До сих пор мы останавливались лишь на взгляде философов на проблему соотношения науки и философии. Теперь вкратце охарактеризуем взгляд самих ученых на данную проблему.
Следует сразу же заметить, что некоторые современные ученые остались верны ньютоновскому призыву: «Физика, берегись метафизики». При этом они, в отличие от И. Ньютона, более или менее отчетливо исходят из позитивистских установок.
Однако среди современных естествоиспытателей мы встречаем немало великих ученых, которые в достаточно категоричной форме отвергли подобный подход. И чтобы не оказаться голословными, приведем здесь высказывания двух великих физиков современности — Альберта Эйнштейна (1879–1955) и Макса Борна (1882–1970).
«Без веры в то, что возможно охватить реальность нашими теоретическими построениями, без веры во внутреннюю гармонию нашего мира не могло быть никакой науки. Эта вера и всегда останется основным мотивом всякого научного творчества», — писал А. Эйнштейн, фактически, подчеркивая значение философии для существования науки. «В наше время, — говорил он в том же духе, — физик вынужден заниматься философскими проблемами в гораздо большей степени, чем это приходилось делать физикам предыдущих поколений. К этому физиков принуждают трудности их собственной науки». И далее читаем у него же, что «наука без теории познания (насколько это вообще мыслимо) становится примитивной и путаной».

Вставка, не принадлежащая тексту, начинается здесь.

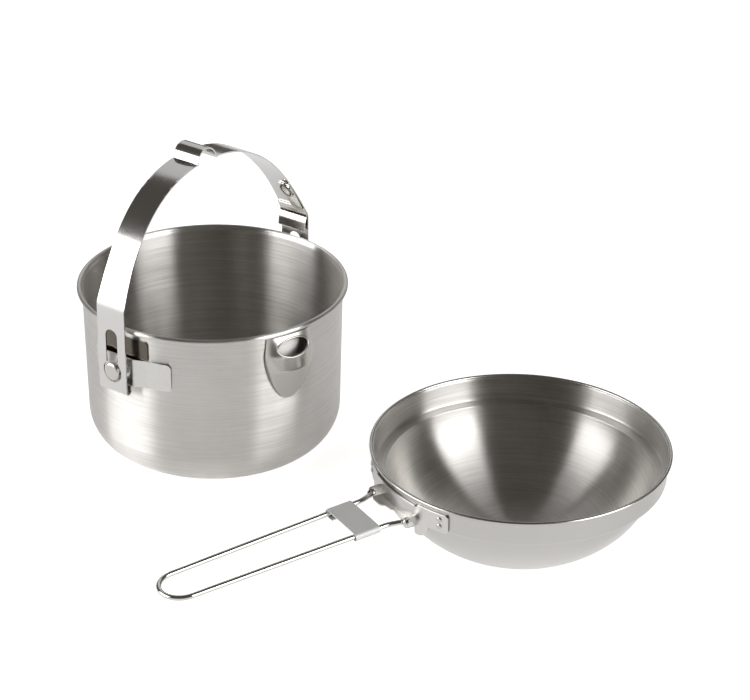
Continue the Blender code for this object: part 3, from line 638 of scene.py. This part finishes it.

В свою очередь, Макс Борн как бы, оппонируя И. Ньютону, не менее отчетливо и категорично заявил, что «физика, свободная от метафизических гипотез, невозможна». Далее он отмечал: «Никакими хитростями не удается избежать вопроса о существовании объективного, независимого от наблюдателя мира, мира по “ту сторону” явлений». Поэтому Макс Борн считал, что физика не может обойтись без философии, предметом которой является, по его мнению, «исследование общих черт структуры мира и наших методов проникновения в эту структуру».